São Paulo - Fixado na parede, o cartaz rosna para as pessoas na fila: "Minha educação depende da sua". Atrás do balcão, uma mocinha, de cenho crispado. Mais ao fundo, uma senhora, que acorre nos instantes pânicos.
Estamos em uma sala, nos fundos do número 372 da rua Deputado Lacerda Franco. Aqui funciona o 14º Distrito de Polícia de São Paulo.
O rabo da fila estende-se à lateral do terreno. A distância até o balcão, curta à primeira impressão, transforma-se em uma saga. Exíguos 18 passos são vencidos em duas arrastadas horas, 21 aborrecidos minutos e 15 infindáveis segundos.

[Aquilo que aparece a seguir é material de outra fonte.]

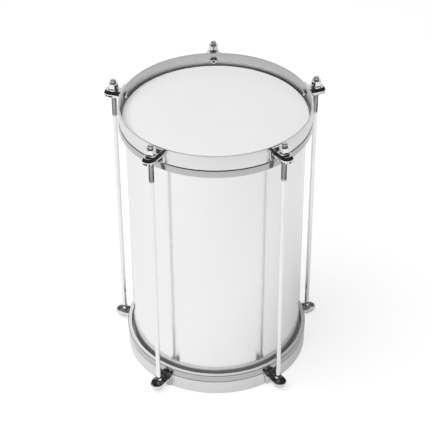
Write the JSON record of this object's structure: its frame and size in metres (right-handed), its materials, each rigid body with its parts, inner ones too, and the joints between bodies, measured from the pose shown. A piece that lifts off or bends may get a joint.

Tempo bastante para arquivar na mente o retrato de um Estado em decomposição. A falência salta de cada detalhe. Três, quatro passos e temos, à direita, uma pia. A torneira escorre à farta. Inútil tentar estancá-la. Está enguiçada -talvez há dias, quem sabe semanas.
Mais alguns passos e chega-se à porta. Ao fundo, um barulho familiar. Sim, sim. É mesmo a voz do velho carimbo, ora comprimido contra a almofada de tinta, ora socado contra a folha de papel.
Há sobre as mesas duas velhas Remington, uma modelo 100 e outra tipo 150. As máquinas de escrever como que denunciam o anacronismo do local, ainda não visitado pelos efeitos revolucionários da computação.
Mas o que fazemos nós, habitantes do andar de cima, numa delegacia imunda? Decidimos, eu e minha doce Liliane, adotar uma criança. E eis que o Estado nos pediu uma bateria de documentos, entre os quais o famigerado atestado de bons antecedentes. Preenchidos os formulários, batidos os carimbos, a mocinha me estende um protocolo. Voz seca, avisa: "Volte em 45 dias."
Assim, na manhã da última quarta-feira, o 14º DP transformou uma reputação de 35 anos em mera interrogação. O Estado precisa de seis semanas e três dias para informar se sou, de fato, um sujeito honesto. Nem parece que nossas ruas estão repletas de crianças abandonadas.